Prepare the matzo chips below.

Slice the cucumbers in half lengthwise. With a spoon, scoop out and discard the pulp. Chop into 1/2-inch pieces. Place into a large salad bowl.

Thinly slice the endive and place into the bowl. Lay the mint leaves in a pile and tear them; they will bruise if you cut them with a knife. Add to the bowl. Toss in the parsley, tomatoes, and arugula. Mix in the lemon juice, olive oil, and garlic. Season with salt and pepper, tossing to combine. Allow to marinate for a few minutes

Stand 2 matzo chips in each salad.

SPICED MATZO CHIPS:
4 whole matzo boards
Olive oil
1 teaspoon shwarma spice
1/2 teaspoon dried parsley
1/2 teaspoon ground turmeric
1/2 teaspoon garlic powder

Preheat oven to 350°F. Brush matzo boards with olive oil. Sprinkle with shwarma spice, parsley, turmeric, and garlic. Place on baking sheet and bake for 8 minutes. Break into shards.




STUFFED PRUNES

From “COOKING JEWISH: 532 Great Recipes from the Rabinowitz Family” by Judy Bart Kancigor

What a lovely ending to a beautiful meal: stuffed purple prunes layered with sunny lemon slices and perfumed with cloves -- a nice dessert anytime, but particularly welcome at Passover.

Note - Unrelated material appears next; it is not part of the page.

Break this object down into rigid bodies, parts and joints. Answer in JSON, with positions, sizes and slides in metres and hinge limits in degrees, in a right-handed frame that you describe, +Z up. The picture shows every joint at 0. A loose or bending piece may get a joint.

It looks dazzling on the table in its own dish, or you can place two cooked prunes each into foil candy cups and garnish them with the lemon. (This one’s for you, Michael Porter!)

2 lemons, thinly sliced
3 whole cloves
1 pound large pitted prunes
About 1 cup walnut halves, toasted
1 cup sugar

1. Line the bottom of a large skillet with the lemon slices and cloves.

2. Fill the cavity of the prunes with 1 or 2 walnut halves, and arrange the stuffed prunes over the lemon slices.

3. Combine 1½ cups water and the sugar in a small saucepan, and bring to a boil. Pour this syrup over the prunes. Cover the skillet and boil gently for 10 to 12 minutes. Uncover and cook, basting often, until the liquid has almost evaporated, about 5 minutes more.

4. Arrange the cooked prunes and lemon slices in a single layer in an 11 x 7-inch glass dish, and allow to cool. (Discard the cloves.) Serve at room temperature.